Firstly, they killed all their campaigns and put together a team that would work specifically on communicating just one core message.

Secondly, they changed the striding man himself, and instead of the old cartoon figure who was full of personality, wit, and charm, they decided to rebuild it into something more modern, minimalistic, and sleek. This was done just so that it could appeal to a younger audience.

And last and most importantly, the most crucial step that they took was to change the narrative of the marketing message. Instead of talking about themselves, they said, 'Let's talk about you, the customers.' Instead of coming out with their own ideas and assumptions about masculinity, they directly went and spoke to their ideal customers that are men between the age of 25-35.

This gave them a golden insight.
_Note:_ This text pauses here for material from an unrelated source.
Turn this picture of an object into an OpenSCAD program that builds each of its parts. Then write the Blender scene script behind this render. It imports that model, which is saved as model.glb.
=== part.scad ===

While most brands assume that men are lured by materialistic success like having a fancy car or a rich lifestyle, the marketeers of Johnnie Walker discovered that more than the external success, it was the inner sense of progress, the inner confidence that their customers valued the most.

Johnny Walker, keep walking.' And they featured the stories of great individuals like Lincoln's quote in the print magazine to depict the fact that Lincoln kept walking in spite of all the obstacles in life only to become a legendary president.

In the media, they featured the great footballer Roberto Baggio wherein who overcame his nightmare of missing the penalty at the 1994 World Cup final. And guess what? Soon enough the campaign was on fire within the next few years. Johnnie Walker went from having a sales decline to seeing a tremendous sales increase by almost a 100% in the next 15 years wherein they sold 19 million 9-liter cases as compared to 10 million in 1999. This is how Johnnie Walker established a legacy in advertising and since then they have constantly brought along new derivatives of their 'Keep Walking' campaign.

And these campaigns range all the way from topical to historic events just so that they could keep striking a chord with the audience. And one of the 'Keep Walking' campaigns held in Brazil in 2011 had become such a symbol of perseverance and determination that when the Brazil protest erupted in 2013 people turned the "Keep Walking" slogan into "Keep Fighting" and held the slogan to state their determination to achieve change. and apart from the vogue image Johnnie Walker is so keen on catching up with the new age marketing strategies that they are one of the first spirit brands to experiment with social media and influencer marketing strategies.

And this move speaks volumes about how much they have learned as a brand from their own mistakes.


1. Perceived value is underrated. If you take a step back, you will realize that I did not speak a word about how Johnnie Walker was trying to make their whiskey tastier or smoother. The entire turnaround was brought along, not because Johnnie Walker tasted better but because it's still the exact same whiskey served in the exact same bottle that was sold 100 years back. the only thing that changed was the story of the brand that turned its tables around and eventually, made a billion dollars.

2. No brand is too big to falter. you might have a 200-year-old legacy, and you might be spread across 180 countries but if you do not pay attention to the fundamental truths of consumer perception it is only a matter of time before you'd go from being an icon to being a forgotten icon. Unfortunately, Old Monk is a standing example of the same.

3. Every consumer, knowingly or unknowingly looks for a product that is an embodiment of his/her own personality. And the job of the marketeer is not to tell the story of the brand but to tell the story of the consumer himself because, at the end of the day, the perception of the brand is nothing but the reflection of the customer's personality. And hence, the narrative must always be about the customer and not about the company.